--- start Extracted data ---
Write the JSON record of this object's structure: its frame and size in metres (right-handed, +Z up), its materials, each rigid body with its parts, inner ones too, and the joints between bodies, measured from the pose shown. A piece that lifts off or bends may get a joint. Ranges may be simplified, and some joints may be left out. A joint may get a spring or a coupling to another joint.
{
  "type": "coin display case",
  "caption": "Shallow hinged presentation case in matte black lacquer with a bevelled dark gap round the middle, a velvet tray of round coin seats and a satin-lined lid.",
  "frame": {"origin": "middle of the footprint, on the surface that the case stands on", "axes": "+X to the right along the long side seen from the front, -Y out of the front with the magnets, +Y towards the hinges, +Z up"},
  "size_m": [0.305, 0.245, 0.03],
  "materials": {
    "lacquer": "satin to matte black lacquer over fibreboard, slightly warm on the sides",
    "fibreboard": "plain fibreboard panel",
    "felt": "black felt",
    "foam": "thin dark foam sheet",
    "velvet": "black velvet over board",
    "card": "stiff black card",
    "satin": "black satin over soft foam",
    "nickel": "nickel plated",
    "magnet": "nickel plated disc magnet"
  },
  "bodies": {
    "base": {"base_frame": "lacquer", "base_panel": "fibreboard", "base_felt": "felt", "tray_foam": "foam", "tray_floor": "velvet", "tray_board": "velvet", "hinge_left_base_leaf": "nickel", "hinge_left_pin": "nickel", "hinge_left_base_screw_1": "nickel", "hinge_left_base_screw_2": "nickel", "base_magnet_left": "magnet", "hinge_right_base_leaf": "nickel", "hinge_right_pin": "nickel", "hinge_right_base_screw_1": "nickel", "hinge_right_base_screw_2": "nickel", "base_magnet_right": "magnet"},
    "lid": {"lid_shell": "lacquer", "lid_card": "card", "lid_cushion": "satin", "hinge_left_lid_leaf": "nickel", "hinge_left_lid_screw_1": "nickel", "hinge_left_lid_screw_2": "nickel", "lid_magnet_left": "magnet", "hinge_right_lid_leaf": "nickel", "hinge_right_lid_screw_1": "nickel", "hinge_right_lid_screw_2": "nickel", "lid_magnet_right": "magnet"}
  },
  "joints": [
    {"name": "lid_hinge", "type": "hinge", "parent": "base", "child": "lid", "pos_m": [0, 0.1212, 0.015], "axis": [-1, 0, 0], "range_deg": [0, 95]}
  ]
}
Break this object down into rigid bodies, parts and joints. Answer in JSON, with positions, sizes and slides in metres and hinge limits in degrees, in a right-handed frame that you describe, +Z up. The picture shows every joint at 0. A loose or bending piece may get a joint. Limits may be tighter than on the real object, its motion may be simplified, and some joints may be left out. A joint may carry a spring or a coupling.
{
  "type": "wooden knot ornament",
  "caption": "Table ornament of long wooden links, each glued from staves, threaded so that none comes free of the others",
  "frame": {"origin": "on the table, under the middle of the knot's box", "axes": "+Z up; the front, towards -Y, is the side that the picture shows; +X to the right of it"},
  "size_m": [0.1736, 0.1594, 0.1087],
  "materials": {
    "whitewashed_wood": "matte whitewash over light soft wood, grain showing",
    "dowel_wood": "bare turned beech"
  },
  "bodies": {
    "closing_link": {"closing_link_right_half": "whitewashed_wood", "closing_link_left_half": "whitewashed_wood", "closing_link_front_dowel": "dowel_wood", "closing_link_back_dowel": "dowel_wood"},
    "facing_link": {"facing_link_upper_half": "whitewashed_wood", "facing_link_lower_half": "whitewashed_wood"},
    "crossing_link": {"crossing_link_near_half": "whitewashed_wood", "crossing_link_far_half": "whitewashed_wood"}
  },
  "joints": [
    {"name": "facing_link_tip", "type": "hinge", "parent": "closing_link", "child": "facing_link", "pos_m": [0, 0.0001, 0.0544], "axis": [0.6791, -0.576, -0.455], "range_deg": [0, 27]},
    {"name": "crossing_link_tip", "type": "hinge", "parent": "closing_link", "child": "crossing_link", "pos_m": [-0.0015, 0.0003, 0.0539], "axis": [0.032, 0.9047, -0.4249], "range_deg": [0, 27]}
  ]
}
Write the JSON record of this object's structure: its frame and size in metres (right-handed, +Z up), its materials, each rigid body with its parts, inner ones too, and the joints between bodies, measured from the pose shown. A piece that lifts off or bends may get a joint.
--- end Extracted data ---
Print the material once more, exactly.

Response below:
Write the JSON record of this object's structure: its frame and size in metres (right-handed, +Z up), its materials, each rigid body with its parts, inner ones too, and the joints between bodies, measured from the pose shown. A piece that lifts off or bends may get a joint. Ranges may be simplified, and some joints may be left out. A joint may get a spring or a coupling to another joint.
{
  "type": "coin display case",
  "caption": "Shallow hinged presentation case in matte black lacquer with a bevelled dark gap round the middle, a velvet tray of round coin seats and a satin-lined lid.",
  "frame": {"origin": "middle of the footprint, on the surface that the case stands on", "axes": "+X to the right along the long side seen from the front, -Y out of the front with the magnets, +Y towards the hinges, +Z up"},
  "size_m": [0.305, 0.245, 0.03],
  "materials": {
    "lacquer": "satin to matte black lacquer over fibreboard, slightly warm on the sides",
    "fibreboard": "plain fibreboard panel",
    "felt": "black felt",
    "foam": "thin dark foam sheet",
    "velvet": "black velvet over board",
    "card": "stiff black card",
    "satin": "black satin over soft foam",
    "nickel": "nickel plated",
    "magnet": "nickel plated disc magnet"
  },
  "bodies": {
    "base": {"base_frame": "lacquer", "base_panel": "fibreboard", "base_felt": "felt", "tray_foam": "foam", "tray_floor": "velvet", "tray_board": "velvet", "hinge_left_base_leaf": "nickel", "hinge_left_pin": "nickel", "hinge_left_base_screw_1": "nickel", "hinge_left_base_screw_2": "nickel", "base_magnet_left": "magnet", "hinge_right_base_leaf": "nickel", "hinge_right_pin": "nickel", "hinge_right_base_screw_1": "nickel", "hinge_right_base_screw_2": "nickel", "base_magnet_right": "magnet"},
    "lid": {"lid_shell": "lacquer", "lid_card": "card", "lid_cushion": "satin", "hinge_left_lid_leaf": "nickel", "hinge_left_lid_screw_1": "nickel", "hinge_left_lid_screw_2": "nickel", "lid_magnet_left": "magnet", "hinge_right_lid_leaf": "nickel", "hinge_right_lid_screw_1": "nickel", "hinge_right_lid_screw_2": "nickel", "lid_magnet_right": "magnet"}
  },
  "joints": [
    {"name": "lid_hinge", "type": "hinge", "parent": "base", "child": "lid", "pos_m": [0, 0.1212, 0.015], "axis": [-1, 0, 0], "range_deg": [0, 95]}
  ]
}
Break this object down into rigid bodies, parts and joints. Answer in JSON, with positions, sizes and slides in metres and hinge limits in degrees, in a right-handed frame that you describe, +Z up. The picture shows every joint at 0. A loose or bending piece may get a joint. Limits may be tighter than on the real object, its motion may be simplified, and some joints may be left out. A joint may carry a spring or a coupling.
{
  "type": "wooden knot ornament",
  "caption": "Table ornament of long wooden links, each glued from staves, threaded so that none comes free of the others",
  "frame": {"origin": "on the table, under the middle of the knot's box", "axes": "+Z up; the front, towards -Y, is the side that the picture shows; +X to the right of it"},
  "size_m": [0.1736, 0.1594, 0.1087],
  "materials": {
    "whitewashed_wood": "matte whitewash over light soft wood, grain showing",
    "dowel_wood": "bare turned beech"
  },
  "bodies": {
    "closing_link": {"closing_link_right_half": "whitewashed_wood", "closing_link_left_half": "whitewashed_wood", "closing_link_front_dowel": "dowel_wood", "closing_link_back_dowel": "dowel_wood"},
    "facing_link": {"facing_link_upper_half": "whitewashed_wood", "facing_link_lower_half": "whitewashed_wood"},
    "crossing_link": {"crossing_link_near_half": "whitewashed_wood", "crossing_link_far_half": "whitewashed_wood"}
  },
  "joints": [
    {"name": "facing_link_tip", "type": "hinge", "parent": "closing_link", "child": "facing_link", "pos_m": [0, 0.0001, 0.0544], "axis": [0.6791, -0.576, -0.455], "range_deg": [0, 27]},
    {"name": "crossing_link_tip", "type": "hinge", "parent": "closing_link", "child": "crossing_link", "pos_m": [-0.0015, 0.0003, 0.0539], "axis": [0.032, 0.9047, -0.4249], "range_deg": [0, 27]}
  ]
}
Write the JSON record of this object's structure: its frame and size in metres (right-handed, +Z up), its materials, each rigid body with its parts, inner ones too, and the joints between bodies, measured from the pose shown. A piece that lifts off or bends may get a joint.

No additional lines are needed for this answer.